The apology will often be more meaningful when an emotional component of the affected person’s experience has been explicitly recognized.
The communication of an apology actually depends not only upon how you communicate with the affected person but also upon how you communicate with yourself. In making a genuine apology we are looking at our actions and saying to ourselves, ‘I did something that doesn’t represent the person I want to be. In order to be the person I want to be, I am going to have to act differently in the future.’
You can be sorry someone was hurt by your actions, but if you are not also making it clear you chose those actions on some level, then I contend that it is not a strong apology. Having done something wrong or taken action that we regret means we regret what we did of our own volition, not what circumstances would misguide any good person to do.
This means that ‘I’m sorry, but….” is never a strong apology because whatever follows ‘but’ will be an external factor that reduces our level of responsibility for our actions.

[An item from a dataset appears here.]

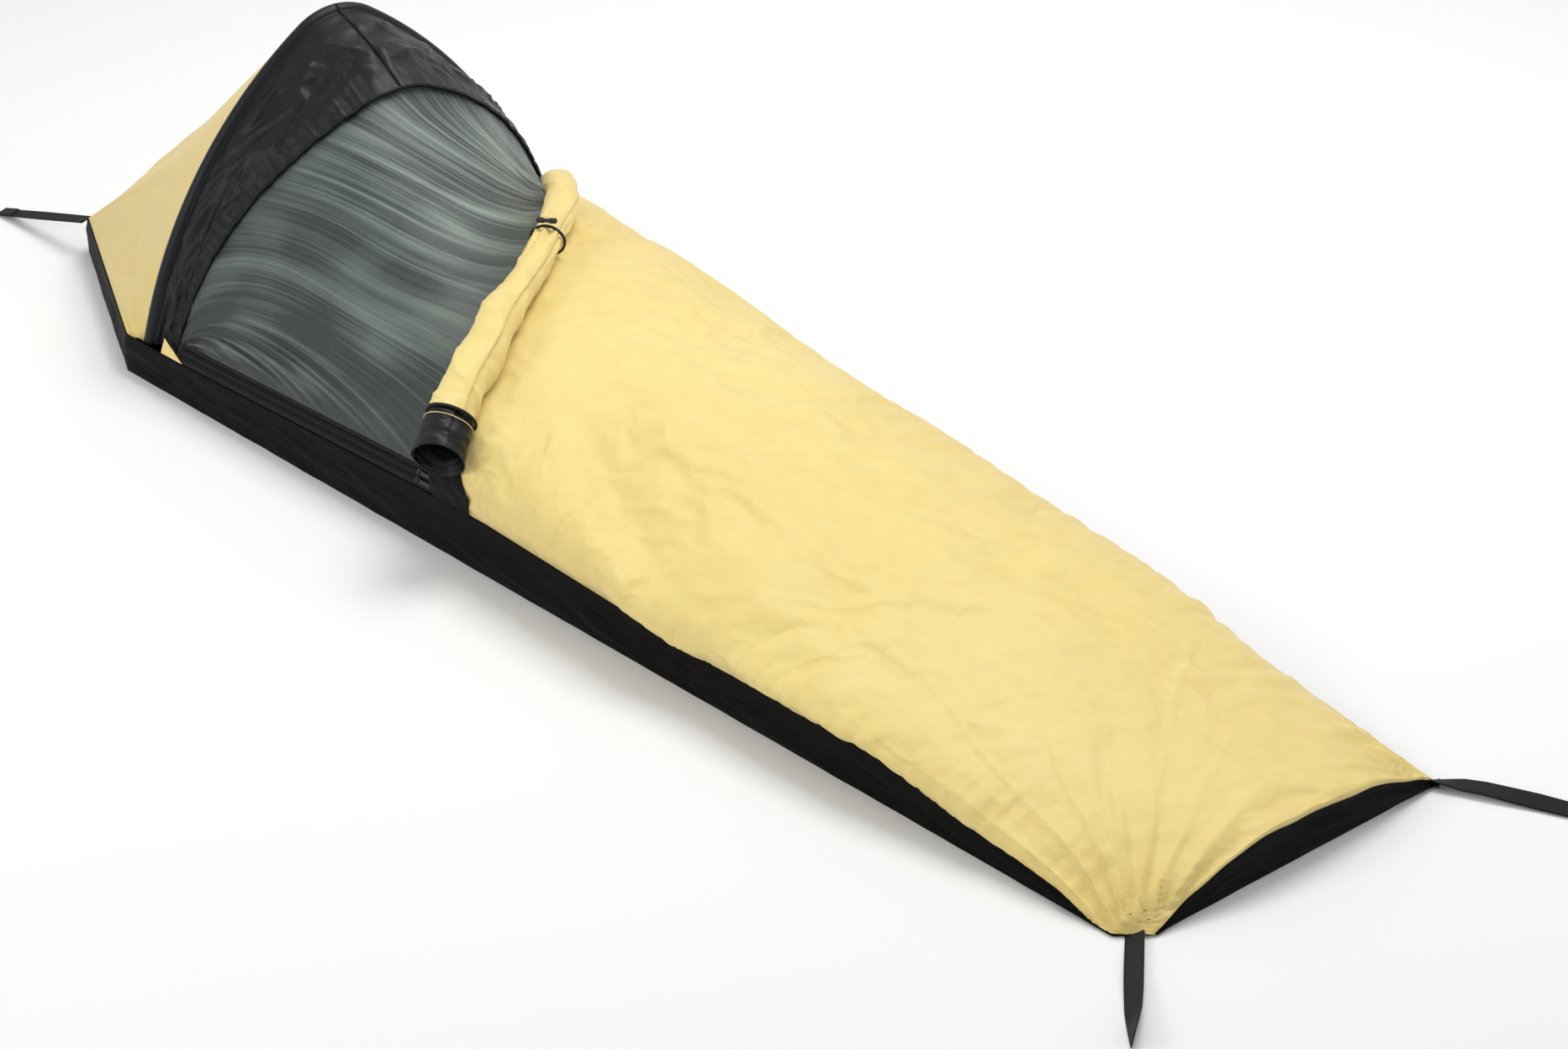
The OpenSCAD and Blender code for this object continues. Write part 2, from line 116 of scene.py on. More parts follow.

Weak apology: “I am sorry I’m late, but the traffic was unexpectedly bad.”
Stronger apology: “I’m sorry I am late; I should have allowed more time for unexpected delays. Next time I will leave a larger cushion.”
In other words, strong apologies require a significant level of personal responsibility.
Empathy and Responsibility for a Strong and Meaningful Apology
In this next example below I am putting together the components of a strong and meaningful apology outlined above. I am also using different expressions for variety.
Strong apology: “I’m sorry that I am late. I bet that’s irritating and I’ve probably wasted some of your time. I should have left earlier today and next week I will be sure to do so. ”
In summary, the communication of a strong and meaningful apology includes explicit empathy and taking responsibility for our actions in two ways:
1. We show that we have responded emotionally to significant aspects of the hurt or inconvenience to the other person
2. We recognize that we have done something wrong or done something that we regret
3. We express our commitment to acting differently in a similar circumstance in the future
If you wish to make a strong and meaningful apology, consider if the inclusion of these components will enhance the value of what you wish to communicate.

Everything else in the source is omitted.